8 thoughts on “Question of the day.”

  1. Yeah, my paternal grandmother got so many words wrong! Mondy. Tuesdy. Wednesdy. She never said the “day” right. And she would add the letter r, which is really awful. “I’ve got to warsh the clothes.” No, no, you don’t have to warsh them. Along a similar line, my pet peeve is “try and.” You don’t try AND do something; that would be two separate actions–trying and then doing whatever. You try TO do it. And that just drives me bonkers, like you wouldn’t believe. I’m normally so unflappable! 😮

    Liked by 1 person

    1. Haha, perhaps it was more of some dialect thing with your grandmother than that she just didn’t know how to say those words properly, though it sounds quite strange anyway.
      Try and do something… yeah, that’s a bit illogical indeed, though I guess I’ve never paid attention to that before, even though I’ve surely seen it often in English.

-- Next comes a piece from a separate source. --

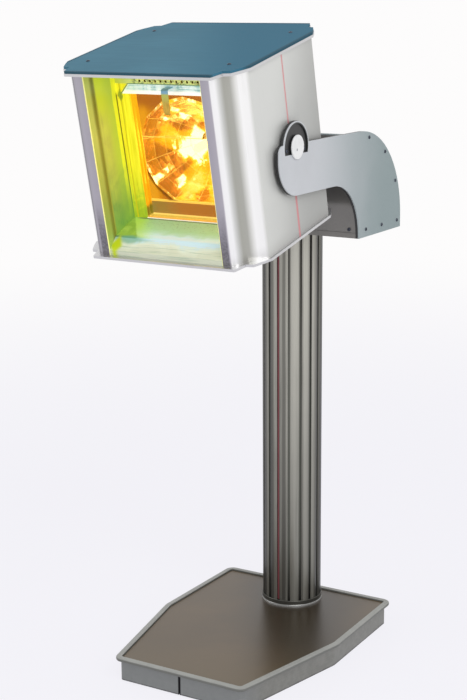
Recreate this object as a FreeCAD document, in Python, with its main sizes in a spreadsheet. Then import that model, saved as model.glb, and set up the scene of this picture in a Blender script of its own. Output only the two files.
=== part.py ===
import FreeCAD, Part
import math
import os
import types

import Sketcher
from FreeCAD import Placement, Rotation, Vector

# Infrared heat therapy lamp: a hexagonal weighted base, a fluted column, a swan-neck yoke and a
# box-shaped lamp head that tilts between the yoke's two arms.
#
# Frame: millimetres, +Z up, the lamp shines towards -Y, and X runs across it. The origin lies on
# the floor, under the axis of the column. The head is drawn about its own centre, upright, and
# each of its pieces is then tilted and carried to its place.

SIZES = {
    # Base, measured from the column's axis
    "base_front": 370.0,
    "base_mid": 146.0,
    "base_back": 61.5,
    "base_front_half": 117.5,
    "base_mid_half": 166.5,
    "base_back_taper": 4.0,
    "base_corner_radius": 15.0,
    "base_flank_radius": 40.0,
    "mat_thickness": 3.0,
    "mat_inset": 14.0,
    "ballast_thickness": 12.0,
    "skirt_bottom": 2.0,
    "skirt_top": 35.5,
    "skirt_inset": 8.0,
    "skirt_wall": 2.5,
    "skirt_seam": 1.6,
    "deck_thickness": 2.5,
    "panel_thickness": 6.0,
    "panel_recess": 2.5,
    "rim_height": 6.0,
    "rim_width": 9.5,
    "rim_edge_round": 2.2,
    # Column
    "column_radius": 50.0,
    "column_top": 689.5,
    "column_bore": 40.0,
    "flute_count": 16.0,
    "lobe_radius": 14.0,
    "slot_width": 4.2,
    "slot_depth": 6.5,
    "inlay_sink": 3.6,
    "port_circle": 33.0,
    "port_wall": 4.0,
    "foot_block_radius": 62.0,
    "foot_ring_width": 1.4,
    "foot_collar_width": 0.8,
    "foot_ring_height": 2.4,
    "foot_collar_height": 10.0,
    "column_bolt_radius": 4.0,
    "column_bolt_head": 6.5,
    "column_bolt_grip": 32.0,
    # Yoke
    "arm_inner": 154.5,
    "arm_plate_thickness": 4.0,
    "arm_cover_thickness": 2.0,
    "arm_reach": 51.0,
    "arm_drop": 69.5,
    "arm_rise": 5.0,
    "arm_end_radius": 53.5,
    "arm_nose_radius": 13.0,
    "arm_plate_proud": 1.0,
    "box_front": 78.0,
    "box_back": 72.0,
    "shoulder_flat": 3.0,
    "shoulder_straight": 18.5,
    "armpit_straight": 5.0,
    "sheet": 2.0,
    "cover_recess": 6.0,
    "cover_flat": 2.5,
    "cover_straight": 13.5,
    "lip_front": 74.5,
    "inner_foot_rise": 16.0,
    "inner_foot_run": 2.0,
    "inner_foot_round": 38.0,
    "inner_nose_rise": 45.0,
    "inner_nose_run": 12.0,
    "inner_nose_round": 16.0,
    "inner_back_rise": 103.0,
    "inner_back_run": 3.0,
    "inner_back_round": 118.0,
    "cover_flange": 11.0,
    "yoke_plate_thickness": 8.0,
    "angle_leg": 24.0,
    "angle_wall": 3.0,
    # Tilt joint
    "pivot_forward": 280.5,
    "yoke_rise": 160.5,
    "rest_tilt": 12.3,
    "boss_radius": 37.0,
    "window_radius": 33.0,
    "window_drop": 9.5,
    "stud_radius": 8.0,
    "stud_thread_radius": 4.0,
    "stud_thread_length": 4.0,
    "washer_radius": 30.0,
    "pivot_block_half": 30.0,
    "pivot_block_thickness": 12.0,
    "cap_radius": 17.5,
    "cap_thickness": 2.6,
    "cap_hub_radius": 9.5,
    "washer_screw_reach": 26.0,
    "washer_screw_drop": 4.0,
    # Head, measured from its centre
    "head_behind_pivot": 2.7,
    "head_side": 149.5,
    "head_front": 135.0,
    "head_bottom": 136.0,
    "head_top": 134.0,
    "head_wall": 4.0,
    "mouth_half": 97.0,
    "lip_depth": 22.0,
    "lip_half": 112.0,
    "end_plate_thickness": 4.0,
    "top_cover_thickness": 3.3,
    "bottom_plate_thickness": 4.0,
    "end_overhang_side": 3.5,
    "end_overhang_front": 9.5,
    "corner_in": 31.5,
    "notch_in": 25.5,
    "notch_back": 22.0,
    "lobe_in": 14.0,
    "lobe_back": 24.0,
    "cheek_in": 5.5,
    "cheek_back": 40.5,
    "flank_start": 53.5,
    "end_plate_round": 2.5,
    "nose_out": 7.0,
    "nose_back": 4.5,
    "nose_round": 9.0,
    "brow_out": 11.5,
    "brow_back": 13.0,
    "brow_round": 12.0,
    "cove_out": 14.5,
    "cove_back": 22.5,
    "cove_round": 8.0,
    "swell_back": 43.0,
    "swell_round": 3.0,
    "side_inlay_width": 2.6,
    "side_inlay_depth": 1.5,
    "tie_rod_x": 118.0,
    "tie_rod_y": 88.0,
    "tie_rod_radius": 5.0,
    # Light channel, filters and lamp
    "window_front": 60.0,
    "window_half": 74.0,
    "window_bottom": 103.0,
    "window_top": 87.0,
    "floor_back": 103.5,
    "floor_mid": 113.0,
    "floor_front": 129.0,
    "ceiling_back": 113.0,
    "filter_thickness": 3.0,
    "filter_margin": 6.0,
    "heat_glass_thickness": 4.0,
    "filter_gap": 5.0,
    "frame_width": 12.0,
    "catch_half": 8.0,
    "catch_reach": 16.0,
    "catch_drop": 34.0,
    "bulkhead": 36.0,
    "reflector_radius": 75.0,
    "reflector_depth": 62.0,
    "reflector_neck": 15.0,
    "reflector_wall": 1.5,
    "reflector_flange": 6.0,
    "reflector_drop": 6.0,
    "lamp_radius": 7.0,
    "lamp_length": 40.0,
    "holder_half": 14.0,
    "holder_depth": 22.0,
    # Rear panel and what it carries
    "panel_flange": 15.0,
    "rear_sheet": 2.0,
    "fan_half": 40.0,
    "fan_depth": 25.0,
    "fan_height": 38.0,
    "fan_hub_radius": 17.0,
    "fan_blade_radius": 36.0,
    "fan_blades": 7.0,
    "fan_blade_thickness": 1.6,
    "fan_blade_pitch": 38.0,
    "slot_pitch": 9.0,
    "vent_half": 34.0,
    "vent_height": 4.5,
    "socket_x": -48.0,
    "switch_x": 42.0,
    "socket_z": -96.0,
    "socket_half_width": 12.4,
    "socket_half_height": 8.3,
    "socket_wall": 1.6,
    "socket_depth": 17.0,
    "socket_flange": 3.0,
    "pin_recess": 6.0,
    "rocker_half_width": 6.5,
    "rocker_half_height": 12.0,
    "rocker_rise": 7.0,
    "rocker_slant": 2.2,
    "switch_wall": 1.5,
    "switch_depth": 16.0,
    "module_half": 38.0,
    "module_depth": 46.0,
    "module_height": 62.0,
    # Small fasteners
    "screw_head_radius": 2.85,
    "screw_head_height": 1.6,
    "screw_radius": 1.5,
    "screw_length": 8.0,
    "screw_edge": 8.0,
    # Clearances
    "fit": 0.05,
    "gap": 0.3,
}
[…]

People just say so many illogical things without thinking about it or realising it! My Mum hates when people say things like “the month of December”. Can December be anything else than a month? 😀 I guess it sounds less glaring in English though.

      Liked by 1 person

  2. I’d say I find many peeves in life and they become pets when they stop me and make me review my thoughts. None of them hammer my enjoyment, they all feed my growth and bloom after the moment passes. I enjoy watching others wrestle with annoyance because they’re growing, too.

    Liked by 1 person

  3. Oh boy, your answer resonates with me. As a child I could totally get annoyed when people talked in a dialect.

    Now, I can be really annoyed when people talk in a sing-song voice. Unfortunately, some of my staff do this all the freakin’ time when talking to the other clients. On a related note, I hate it when staff prompt clients, including me, to say things. I mean, re the other clients, most can’t speak at all. And as for me, I don’t need staff to tell me that I need to say “good evening” when I’ve just said “hi”. I don’t even know whether they’re trying to teach me politeness or just filling in what I should say like they do with the non-speaking clients.

    Liked by 1 person

    1. Hahaha I’m glad I’m not alone. 😀 Speaking in a dialect doesn’t annoy me as much if at all, because actually I love the diversity of dialects and accents and want them to thrive and I think people have every right to use them, but also Polish isn’t really as diverse in terms of accents and dialects as some other languages and it’s much more universal these days.
      Sing-songy talking can be very annoying indeed, I think I’d feel infantilised if someone talked to me like that all the time and would get sick of it quickly. But prompting you what you should say is even more annoying, I really dislike when someone does that to me although it doesn’t happen often these days. I would think that perhaps the staff are doing it automatically with you, because they are so used to doing that with other clients.